Stated problem →
Word for word, restate the lines from the start of the data below through the line containing "return np.array([spot.origin for".

Supplied material →
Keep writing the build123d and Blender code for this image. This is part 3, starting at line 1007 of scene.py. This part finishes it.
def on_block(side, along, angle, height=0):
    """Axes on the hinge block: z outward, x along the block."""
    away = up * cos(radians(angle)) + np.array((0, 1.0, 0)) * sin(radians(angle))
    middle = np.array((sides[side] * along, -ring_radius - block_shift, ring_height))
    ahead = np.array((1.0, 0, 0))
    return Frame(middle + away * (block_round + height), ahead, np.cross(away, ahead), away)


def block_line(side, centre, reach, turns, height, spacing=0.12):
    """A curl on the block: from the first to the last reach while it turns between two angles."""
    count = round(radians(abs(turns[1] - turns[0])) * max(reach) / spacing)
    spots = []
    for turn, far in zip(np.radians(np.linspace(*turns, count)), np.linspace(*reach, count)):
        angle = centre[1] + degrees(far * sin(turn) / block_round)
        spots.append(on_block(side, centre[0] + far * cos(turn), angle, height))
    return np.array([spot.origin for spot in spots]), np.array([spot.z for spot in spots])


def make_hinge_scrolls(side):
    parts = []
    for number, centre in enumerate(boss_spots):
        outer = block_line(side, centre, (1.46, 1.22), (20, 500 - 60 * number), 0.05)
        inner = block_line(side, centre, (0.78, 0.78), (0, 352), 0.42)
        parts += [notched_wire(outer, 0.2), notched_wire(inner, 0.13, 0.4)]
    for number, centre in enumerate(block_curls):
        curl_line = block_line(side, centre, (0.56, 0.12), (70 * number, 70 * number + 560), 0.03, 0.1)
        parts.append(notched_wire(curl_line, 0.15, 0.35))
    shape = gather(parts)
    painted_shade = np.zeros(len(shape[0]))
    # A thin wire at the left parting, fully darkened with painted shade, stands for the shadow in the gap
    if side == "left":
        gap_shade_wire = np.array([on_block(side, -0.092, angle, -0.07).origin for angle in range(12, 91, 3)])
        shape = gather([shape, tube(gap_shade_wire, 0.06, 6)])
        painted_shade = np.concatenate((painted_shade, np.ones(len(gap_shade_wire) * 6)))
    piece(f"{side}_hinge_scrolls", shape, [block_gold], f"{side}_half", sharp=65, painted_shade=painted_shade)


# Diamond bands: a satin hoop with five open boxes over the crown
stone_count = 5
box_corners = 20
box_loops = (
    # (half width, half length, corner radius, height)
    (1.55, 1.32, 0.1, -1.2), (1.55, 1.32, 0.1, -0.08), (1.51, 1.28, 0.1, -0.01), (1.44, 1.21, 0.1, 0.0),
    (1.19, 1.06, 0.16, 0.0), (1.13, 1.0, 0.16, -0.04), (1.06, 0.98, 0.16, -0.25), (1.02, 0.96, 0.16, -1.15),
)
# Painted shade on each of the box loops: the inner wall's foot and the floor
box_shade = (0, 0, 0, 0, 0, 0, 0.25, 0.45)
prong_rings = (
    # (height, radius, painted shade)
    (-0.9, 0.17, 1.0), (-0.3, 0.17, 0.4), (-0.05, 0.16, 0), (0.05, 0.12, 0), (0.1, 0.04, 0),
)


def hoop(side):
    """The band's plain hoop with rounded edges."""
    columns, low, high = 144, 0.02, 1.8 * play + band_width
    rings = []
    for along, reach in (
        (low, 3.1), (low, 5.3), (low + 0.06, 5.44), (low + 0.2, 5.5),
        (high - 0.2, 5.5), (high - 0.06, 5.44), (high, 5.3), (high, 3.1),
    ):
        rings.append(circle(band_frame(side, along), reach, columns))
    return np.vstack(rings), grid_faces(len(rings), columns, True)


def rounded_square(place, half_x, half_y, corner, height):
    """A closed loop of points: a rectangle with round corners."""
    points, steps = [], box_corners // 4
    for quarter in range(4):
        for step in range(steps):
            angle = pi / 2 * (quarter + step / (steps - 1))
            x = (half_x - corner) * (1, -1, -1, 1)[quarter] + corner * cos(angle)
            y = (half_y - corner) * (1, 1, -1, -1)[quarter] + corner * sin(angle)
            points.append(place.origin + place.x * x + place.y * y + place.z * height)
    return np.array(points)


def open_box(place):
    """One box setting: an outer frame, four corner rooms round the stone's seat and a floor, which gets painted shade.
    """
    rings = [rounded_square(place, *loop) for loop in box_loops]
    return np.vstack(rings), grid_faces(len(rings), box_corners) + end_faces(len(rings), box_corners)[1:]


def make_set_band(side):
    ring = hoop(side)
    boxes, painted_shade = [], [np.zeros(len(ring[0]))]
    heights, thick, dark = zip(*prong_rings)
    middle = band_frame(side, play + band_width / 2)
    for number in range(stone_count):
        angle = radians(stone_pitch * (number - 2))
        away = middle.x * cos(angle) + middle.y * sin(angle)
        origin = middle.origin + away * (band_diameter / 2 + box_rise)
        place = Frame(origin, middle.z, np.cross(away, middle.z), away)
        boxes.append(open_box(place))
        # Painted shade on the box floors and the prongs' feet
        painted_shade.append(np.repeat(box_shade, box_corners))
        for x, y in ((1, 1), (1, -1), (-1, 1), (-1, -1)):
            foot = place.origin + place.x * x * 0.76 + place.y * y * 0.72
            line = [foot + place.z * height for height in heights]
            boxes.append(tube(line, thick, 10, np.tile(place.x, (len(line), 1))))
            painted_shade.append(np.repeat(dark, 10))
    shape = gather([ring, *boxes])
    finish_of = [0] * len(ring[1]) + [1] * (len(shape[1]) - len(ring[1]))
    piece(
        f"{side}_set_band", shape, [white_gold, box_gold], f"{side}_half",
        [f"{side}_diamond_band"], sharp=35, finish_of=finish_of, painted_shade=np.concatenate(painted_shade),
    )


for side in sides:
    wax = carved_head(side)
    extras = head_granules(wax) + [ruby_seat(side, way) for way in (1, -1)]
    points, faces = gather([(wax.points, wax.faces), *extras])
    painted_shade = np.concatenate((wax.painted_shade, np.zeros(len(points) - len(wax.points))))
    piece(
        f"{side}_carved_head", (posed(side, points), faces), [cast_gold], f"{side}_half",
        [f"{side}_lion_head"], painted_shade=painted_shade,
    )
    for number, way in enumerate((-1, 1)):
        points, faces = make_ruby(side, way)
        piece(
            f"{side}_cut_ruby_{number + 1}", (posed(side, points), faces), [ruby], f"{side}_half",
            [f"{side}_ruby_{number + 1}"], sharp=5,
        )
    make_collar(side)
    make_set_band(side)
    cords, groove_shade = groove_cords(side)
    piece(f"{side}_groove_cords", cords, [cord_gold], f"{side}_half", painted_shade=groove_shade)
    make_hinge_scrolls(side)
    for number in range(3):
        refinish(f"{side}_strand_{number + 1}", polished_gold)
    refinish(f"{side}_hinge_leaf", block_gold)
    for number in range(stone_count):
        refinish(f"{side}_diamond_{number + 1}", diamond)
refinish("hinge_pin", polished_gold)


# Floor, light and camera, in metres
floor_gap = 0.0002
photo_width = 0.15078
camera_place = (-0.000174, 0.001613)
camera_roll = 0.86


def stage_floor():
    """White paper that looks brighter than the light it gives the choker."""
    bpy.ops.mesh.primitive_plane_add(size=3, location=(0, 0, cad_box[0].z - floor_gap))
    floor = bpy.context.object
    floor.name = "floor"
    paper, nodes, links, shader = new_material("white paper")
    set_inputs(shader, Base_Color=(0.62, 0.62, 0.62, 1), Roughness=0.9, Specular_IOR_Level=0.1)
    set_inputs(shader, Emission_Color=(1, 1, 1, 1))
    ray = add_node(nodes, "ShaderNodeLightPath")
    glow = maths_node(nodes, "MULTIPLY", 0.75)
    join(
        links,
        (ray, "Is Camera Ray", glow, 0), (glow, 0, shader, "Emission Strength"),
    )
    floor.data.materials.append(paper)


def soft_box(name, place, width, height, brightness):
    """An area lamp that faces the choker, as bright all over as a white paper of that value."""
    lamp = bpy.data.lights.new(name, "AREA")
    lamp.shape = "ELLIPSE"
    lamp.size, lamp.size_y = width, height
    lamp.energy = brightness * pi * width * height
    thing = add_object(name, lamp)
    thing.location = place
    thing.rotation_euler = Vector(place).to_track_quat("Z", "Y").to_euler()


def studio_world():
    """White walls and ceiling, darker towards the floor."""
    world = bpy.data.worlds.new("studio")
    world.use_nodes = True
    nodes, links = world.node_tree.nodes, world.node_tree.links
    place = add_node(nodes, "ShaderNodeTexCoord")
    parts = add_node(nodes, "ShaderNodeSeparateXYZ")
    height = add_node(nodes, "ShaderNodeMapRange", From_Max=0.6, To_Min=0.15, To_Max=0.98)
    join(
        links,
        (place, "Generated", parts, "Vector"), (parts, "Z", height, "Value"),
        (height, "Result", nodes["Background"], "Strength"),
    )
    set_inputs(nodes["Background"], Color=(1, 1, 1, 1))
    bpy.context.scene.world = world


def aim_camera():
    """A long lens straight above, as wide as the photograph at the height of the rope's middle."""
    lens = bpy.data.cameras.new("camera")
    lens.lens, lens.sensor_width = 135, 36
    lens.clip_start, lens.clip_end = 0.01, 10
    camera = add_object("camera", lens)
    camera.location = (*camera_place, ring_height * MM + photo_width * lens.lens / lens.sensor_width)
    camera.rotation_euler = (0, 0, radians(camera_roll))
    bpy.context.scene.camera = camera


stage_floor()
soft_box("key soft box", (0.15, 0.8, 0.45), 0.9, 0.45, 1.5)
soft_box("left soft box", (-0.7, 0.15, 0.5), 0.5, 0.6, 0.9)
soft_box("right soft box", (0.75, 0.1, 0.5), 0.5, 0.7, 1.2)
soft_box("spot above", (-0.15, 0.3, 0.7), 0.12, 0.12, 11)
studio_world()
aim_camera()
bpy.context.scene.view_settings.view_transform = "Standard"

Problem solution →
Keep writing the build123d and Blender code for this image. This is part 3, starting at line 1007 of scene.py. This part finishes it.
def on_block(side, along, angle, height=0):
    """Axes on the hinge block: z outward, x along the block."""
    away = up * cos(radians(angle)) + np.array((0, 1.0, 0)) * sin(radians(angle))
    middle = np.array((sides[side] * along, -ring_radius - block_shift, ring_height))
    ahead = np.array((1.0, 0, 0))
    return Frame(middle + away * (block_round + height), ahead, np.cross(away, ahead), away)


def block_line(side, centre, reach, turns, height, spacing=0.12):
    """A curl on the block: from the first to the last reach while it turns between two angles."""
    count = round(radians(abs(turns[1] - turns[0])) * max(reach) / spacing)
    spots = []
    for turn, far in zip(np.radians(np.linspace(*turns, count)), np.linspace(*reach, count)):
        angle = centre[1] + degrees(far * sin(turn) / block_round)
        spots.append(on_block(side, centre[0] + far * cos(turn), angle, height))
    return np.array([spot.origin for spot in spots]), np.array([spot.z for spot in spots])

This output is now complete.